When $n = k$ we are dealing with orthogonal matrix and hence it's quite easy to see why the result holds. Yet here I don't see how to interpret the transformation $U ^t U$ knowing that $U ^t U = I_k$.

N.B : I know how to prove it algebraically, I am really looking for an intuitive understanding of why it's an orthogonal projection on $\operatorname{Im}(U)$.

Thank you !

2

There are 2 best solutions below

1
On BEST ANSWER

Let $u_1,\dots,u_k\in\Bbb R^n$ be the columns of $U$ and denote by $\langle v,w\rangle$ the standard dot product on $\Bbb R^n$. The equation $({}^tU)U=I$ amounts to $$ \langle u_i, u_j \rangle = \begin{cases} 1 & i=j, \\ 0 & i\neq j.\end{cases} $$ In other words, the vectors $u_1,\dots,u_k$ form an orthonormal basis of $\operatorname{Im}(U)$. Given any vector $v\in\Bbb R^n$, you have $$ ({}^tU)v = \begin{pmatrix} \langle u_1,v\rangle \\ \vdots \\ \langle u_k, v\rangle \end{pmatrix}, $$ so it collects all the dot products with the vectors $u_i$.

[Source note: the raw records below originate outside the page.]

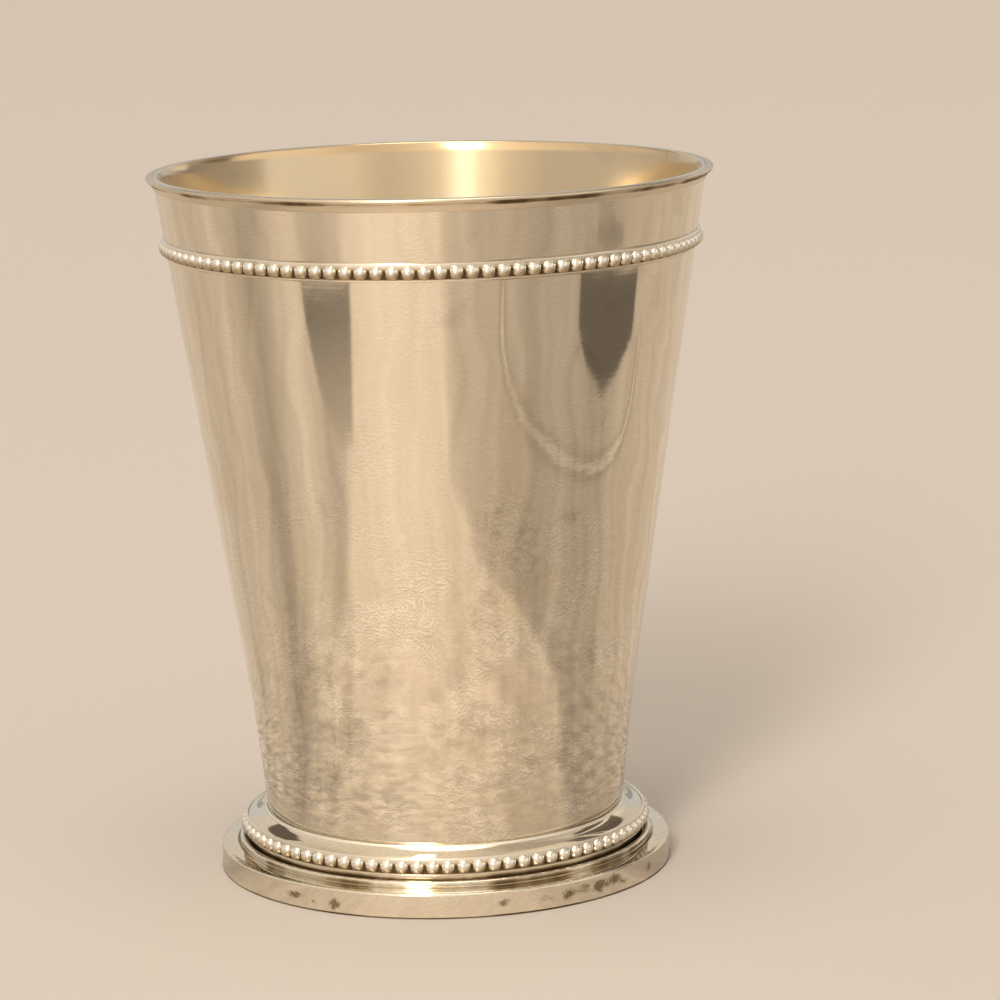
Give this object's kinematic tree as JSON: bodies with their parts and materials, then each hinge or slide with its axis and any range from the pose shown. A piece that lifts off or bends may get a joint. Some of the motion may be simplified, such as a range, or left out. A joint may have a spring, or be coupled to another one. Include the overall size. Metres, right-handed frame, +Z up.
{
  "type": "julep cup",
  "caption": "Tapered spun-metal drinking cup with a moulded rim wire, a beaded band below the lip, and a low stepped foot with a second beaded band.",
  "frame": {"origin": "centre of the circle on which the foot rests, on the table plane", "axes": "+Z up along the cup's axis, from the foot to the lip; the cup is a body of revolution, so +X and +Y are any two level directions at right angles, with -Y towards the picture's camera"},
  "size_m": [0.0824, 0.0824, 0.1035],
  "materials": {
    "beaker_plate": "polished",
    "wire_plate": "polished",
    "beaded_wire_plate": "polished",
    "collar_plate": "polished",
    "base_plate": "polished"
  },
  "bodies": {
    "root": {"beaker": "beaker_plate", "rim_wire": "wire_plate", "upper_beaded_wire": "beaded_wire_plate", "foot_collar": "collar_plate", "foot_beaded_wire": "beaded_wire_plate", "base_ring": "base_plate"}
  },
  "joints": []
}
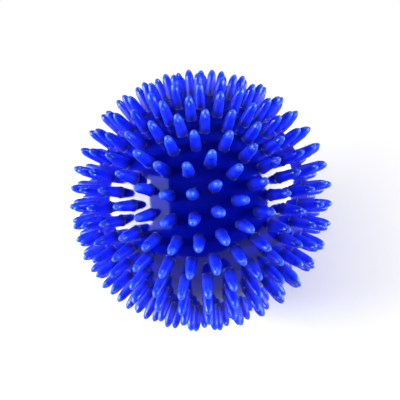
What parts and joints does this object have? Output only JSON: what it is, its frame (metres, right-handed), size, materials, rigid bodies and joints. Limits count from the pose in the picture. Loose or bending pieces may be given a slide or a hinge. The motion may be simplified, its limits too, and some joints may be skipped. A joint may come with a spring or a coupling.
{
  "type": "massage ball",
  "caption": "Round hollow massage ball with a glossy blue skin, rows of blunt radial spikes all over it, and a push-in valve plug.",
  "frame": {"origin": "the centre of the ball", "axes": "+Z runs through the spike at the pole of the spike rings, +Y runs out through the valve, and +X completes the right-handed frame"},
  "size_m": [0.1, 0.0993, 0.1],
  "materials": {
    "ball_pvc": "glossy moulded soft plastic",
    "valve_pvc": "satin moulded soft plastic"
  },
  "bodies": {
    "ball": {"ball_skin": "ball_pvc", "top_spike": "ball_pvc", "spike_ring_01": "ball_pvc", "spike_ring_02": "ball_pvc", "spike_ring_03": "ball_pvc", "spike_ring_04": "ball_pvc", "spike_ring_05": "ball_pvc", "spike_ring_06": "ball_pvc", "spike_ring_07": "ball_pvc", "spike_ring_08": "ball_pvc", "spike_ring_09": "ball_pvc", "spike_ring_10": "ball_pvc", "spike_ring_11": "ball_pvc", "spike_ring_12": "ball_pvc", "spike_ring_13": "ball_pvc", "spike_ring_14": "ball_pvc", "spike_ring_15": "ball_pvc", "spike_ring_16": "ball_pvc", "spike_ring_17": "ball_pvc", "bottom_spike": "ball_pvc", "valve_seat": "valve_pvc"},
    "plug": {"valve_plug": "valve_pvc"}
  },
  "joints": [
    {"name": "plug_pull", "type": "slide", "parent": "ball", "child": "plug", "axis": [0, 1, 0], "range_m": [0, 0.012]}
  ]
}
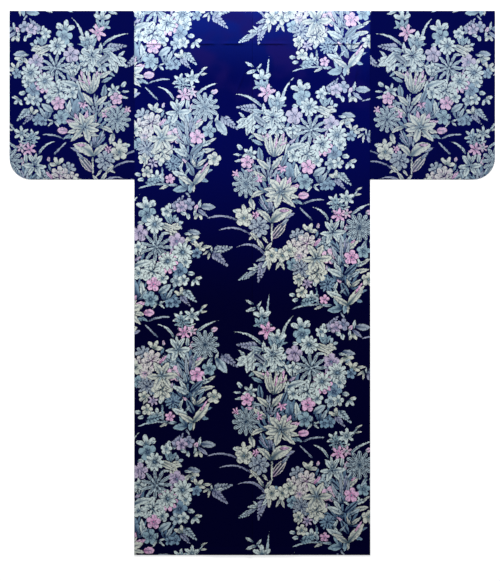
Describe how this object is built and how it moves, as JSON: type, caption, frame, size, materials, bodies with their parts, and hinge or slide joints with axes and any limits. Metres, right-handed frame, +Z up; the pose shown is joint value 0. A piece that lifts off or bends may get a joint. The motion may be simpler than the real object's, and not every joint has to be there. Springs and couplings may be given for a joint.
{
  "type": "cotton yukata robe",
  "caption": "Cotton yukata robe laid flat on its front with its back up, wide sleeves spread, folded at the shoulders, with overlapping fronts and a collar band beneath.",
  "frame": {"origin": "on the floor, under the middle of the robe's bounding box", "axes": "+Y from the hem towards the neck, +X towards the wearer's right sleeve, +Z up out of the robe's back"},
  "size_m": [1.338, 1.5, 0.0047],
  "materials": {
    "printed_cotton": "plain-woven cotton, navy ground with a pale floral print, matt"
  },
  "bodies": {
    "root": {"body_left": "printed_cotton", "body_right": "printed_cotton", "sleeve_left": "printed_cotton", "sleeve_right": "printed_cotton", "overlap_left": "printed_cotton", "overlap_right": "printed_cotton", "collar": "printed_cotton"}
  },
  "joints": []
}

Now all you need to know is that for $\|u\|=1$, the dot product $\langle u,v\rangle$ determines the length of the orthogonal projection of $v$ onto $u$. So $v$ projected orthogonally onto $u$ is equal to $\langle u,v\rangle\, u$.

If you do this for each of the orthonormal vectors $u_1,\dots,u_k$ and add up the projections, you have projected $v$ orthogonally onto their span $\operatorname{Im}(U)$. This is exactly what happens when calculating $U({}^t U)v$: $$ U({}^t U)v = U \begin{pmatrix} \langle u_1,v\rangle \\ \vdots \\ \langle u_k, v\rangle \end{pmatrix} = \langle u_1, v\rangle\, u_1 +\cdots+ \langle u_k, v\rangle\, u_k. $$

1
On

Probably not as intuitive as you'd want but this really helped me in understanding projections.
Let $Y$ be any vector $\in \mathbb R^n$
Let $C(U)$ denote column space of $U$
Say we want to decompose $Y$ to $\hat Y$ and $E$ st $Y=\hat Y+E$ where $\hat Y\in C(U)$ and $E\perp C(U)$.
Notice $\hat Y$ is the orthogonal projection of $Y$ to $C(U)$
That is, if $\forall v\in C(U), v^TE=0$
Since $v=Ux$ for some $x\in\mathbb R^k$ and $E=Y-\hat Y$ and $\hat Y= Ux_0$ for some $x_0\in\mathbb R^k$ we get $$x^TU^T(Y-Ux_0)=0\,\,\forall x\in \mathbb R^k$$ iff $$U^T(Y-Ux_0)=0\implies x_0=(U^TU)^{-1}U^TY\implies \hat Y=U(U^TU)^{-1}U^TY$$ Thus the orthogoanl projection matrix is $U(U^TU)^{-1}U^T$